CRISPR/Cas12a-based biosensors for environmental monitoring and diagnostics

Contaminants, such as nucleic acids or toxic small molecules, threaten both human health and ecosystems when they infiltrate the environment. The precise and highly sensitive identification of such contaminants holds paramount importance across diverse domains, including safeguarding food integrity, facilitating clinical diagnostics, and monitoring environmental conditions. Traditional methodologies, encompassing spectroscopy, chromatography, sequencing, and metagenomics, have conventionally served pivotal roles in detection processes. Nevertheless, these methods have encountered recurring challenges related to sensitivity, specificity, and portability. This review focuses on the groundbreaking CRISPR/Cas12-based biosensors. These biosensors leverage the incredible precision and programmability of the CRISPR/Cas system to recognize specific targets.
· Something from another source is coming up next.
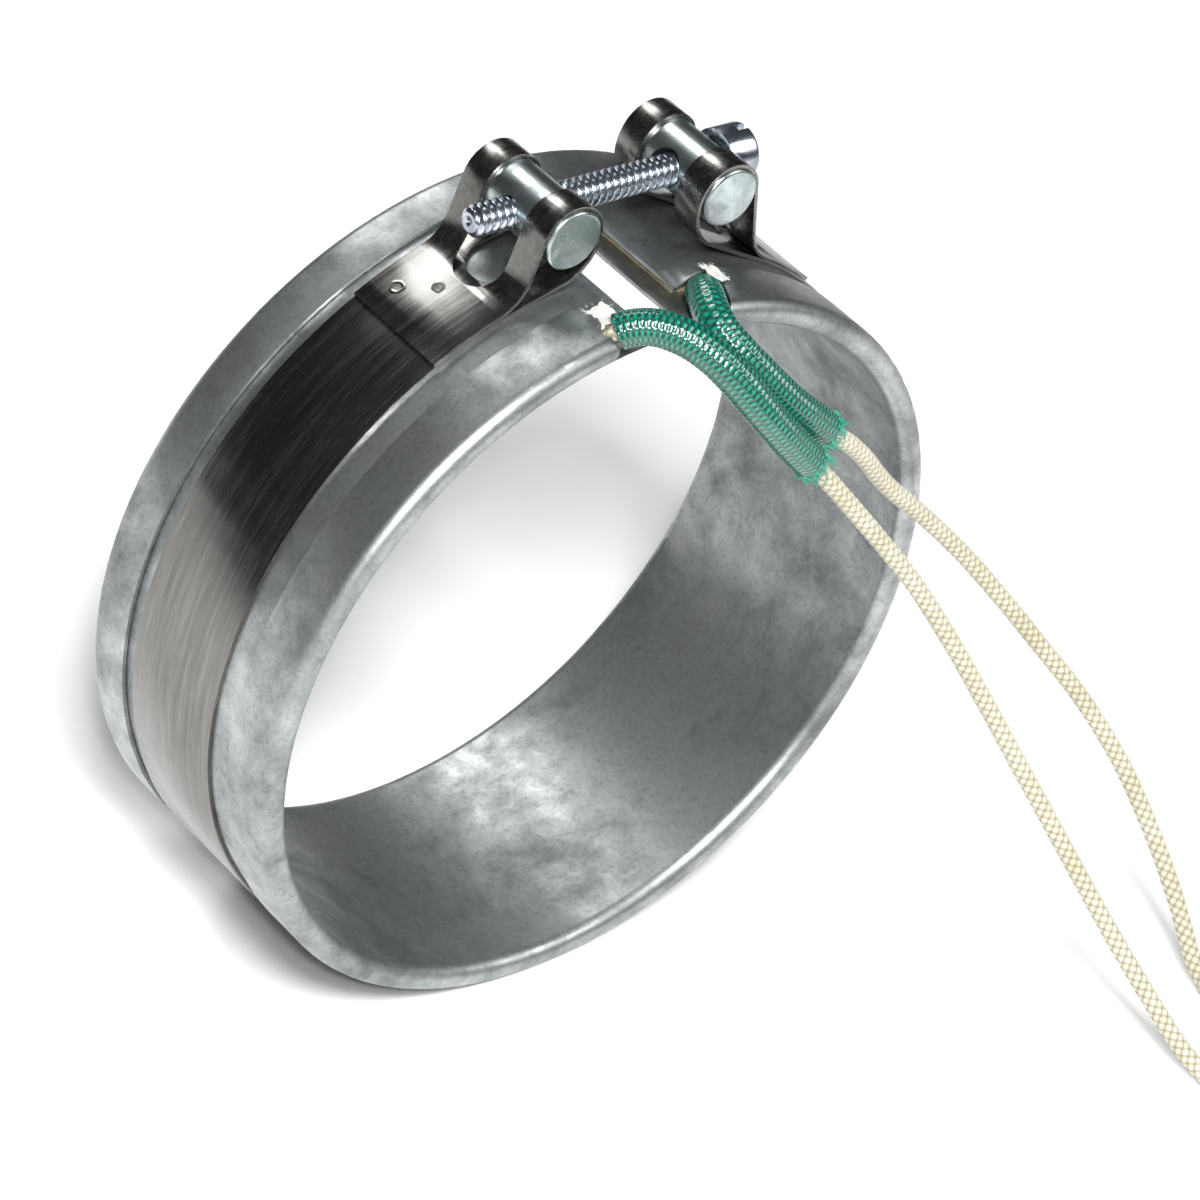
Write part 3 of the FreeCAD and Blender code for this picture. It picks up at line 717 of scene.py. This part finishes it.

Here, we comprehensively assess the fundamental mechanisms that enable specific and sensitive detection, ranging from guide RNA design to collateral cleavage. The versatility of CRISPR/Cas12 biosensors becomes evident through their diverse applications. These applications encompass medical diagnostics, food safety, and environmental monitoring. The transition from conventional detection methods to biosensors and ultimately to CRISPR/Cas12 biosensors represents a significant milestone in toxic contaminant detection. By incorporating molecular biology, nanotechnology, and bioinformatics, these biosensors have the potential to reshape the landscape of water safety, diagnostics, and environmental monitoring. CRIPSR-Cas diagnostics is a transformative technology that paves the way for a safer and healthier future for the environment and human life.